The indefinite suspension possibility is dark, but where else do you go here? Best-case scenario: Johnson becomes a Pro-Bowl left tackle for years to come.

Offensive guard: Brandon Brooks

Oh, I’m sorry, did you want Dallas Thomas here? Brooks is relatively highly paid and at an admitted risk of missing some action, but he’s as sure of a steady, road-grading interior starter as you could hope for.

Center: Isaac Seumalo

Those calling for Jason Kelce to be traded mostly for the sake of Wentz-Seumalo chemistry probably overlooked the fact that Jamaal Jackson didn’t fully take over as Donovan McNabb’s center until 2006. Still, Kelce is approaching 30 and has an injury history.

Defensive end: Derek Barnett

Brandon Graham makes lots of sense here for plenty of reasons: He should have tread on his tires thanks to a late emergence as a full-timer, and he isn’t overly dependent on speed-rushing skills that could fade in a moment’s notice. Still, Barnett is eight years younger and just comes off like the solid if unspectacular prospect that Marcus Smith has proven not to be. Lots of faith in an unknown, I know, but his grittiness is enticing.

Defensive tackle: Fletcher Cox

The Eagles gave Cox 103,000,000 reasons to keep proving he’s the center of matchup nightmares on the interior.

Outside linebacker: Nigel Bradham

Partly because I think he gets a little too much criticism, I briefly considered Mychal Kendricks here. But as soon as I realized Bradham, an instant tackle machine under Jim Schwartz, is just a year older, my mind was made up.

Middle linebacker: Jordan Hicks

There’s an argument to be made that Hicks, right now, is the best player on the team.

Cornerback: Sidney Jones

Maybe the toughest position to narrow down, which is ironic considering its general lack of aptitude. Jalen Mills’ confidence is hard to pass over, and Rasul Douglas almost — and somewhat inexplicably — seems like the safest of long-term prospects. If we’re building from scratch, though, we’ll eventually need the closest thing we can get to a true No. 1, and post-injury Jones, while a big gamble, offers hope for that.

Safety: Malcolm Jenkins

Rodney McLeod, at a spry 27, was very nearly the pick as more of a long-term center fielder.

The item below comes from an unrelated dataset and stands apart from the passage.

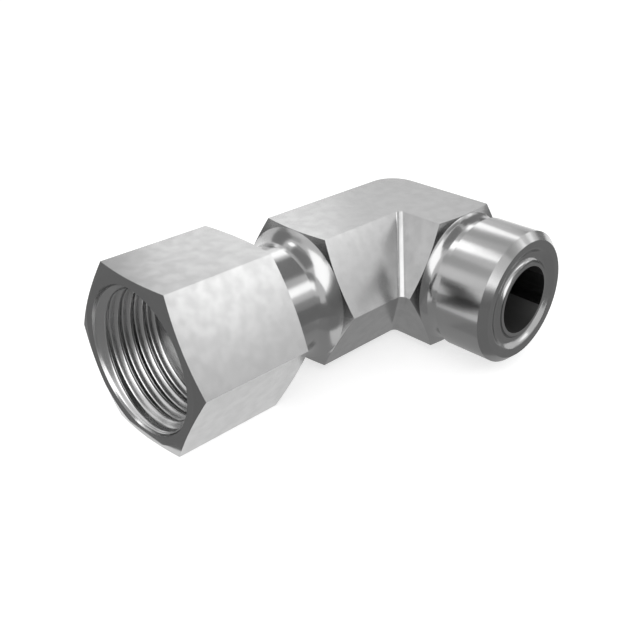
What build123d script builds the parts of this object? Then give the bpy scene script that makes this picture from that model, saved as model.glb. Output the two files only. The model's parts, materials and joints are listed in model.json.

Jenkins, though, seems too much like the organization’s rock to let loose. No. 27 has embraced his role with the Eagles like no other recent free-agent addition, his game attendance record is spotless and even a future slip in speed shouldn’t prevent him from hunting in the flats or being back-end tackle insurance.

Kicker: Caleb Sturgis

If I would’ve told myself early in 2015 I’d be embracing Sturgis with confidence, I’m not sure what I would’ve thought.

Punter: Donnie Jones

This beats the days of Chas Henry.

Long snapper: Jon Dorenbos

Just know that, had Dorenbos retired to pursue full-time show business, Trey Burton would’ve been a lock as the emergency guy.

***

This and that:

  • On the Jordan Matthews front, I’m of the belief No. 81 deserves more credit than he gets and is generally someone you want on your football team. BGN’s fearless leader has eloquently and cautiously explained that stats probably inflate Matthews’ value, but I think J-Matt deserves both: 1.) respect for shouldering the 2015-2016 load of an otherwise dismal receiving corps and 2.) an opportunity to benefit from playing alongside more formidable counterparts. All this to say, I, a Matthews proponent, find the wideout’s practice absence — and Coach Doug Pederson’s odd explanation — curious and indicative of either deeper injury concerns or a move stemming from Matthews’ uncertain Eagles future beyond 2017.
  • Nick Foles often gets a bad rap because of how average he appeared after drawing staunch support in 2013 (Act One of the abbreviated Chip Kelly trilogy), but count me among those eager to see him take up clipboard duties behind Wentz. I like to say Foles was never truly as elite a quarterback as a locker-room character, but if I were Coach Pederson, I also wouldn’t be the least bit concerned if Nick had to step in, with this supporting cast, to relieve Wentz in 2017.
  • Two weeks until Eagles (preseason) football is back. Another thing that has “twos,” the Eagles and should elicit excitement: Sidney Jones out at practice in a No. 22 jersey — with, of course, the dreadlocks to round out Asante Samuel flashbacks.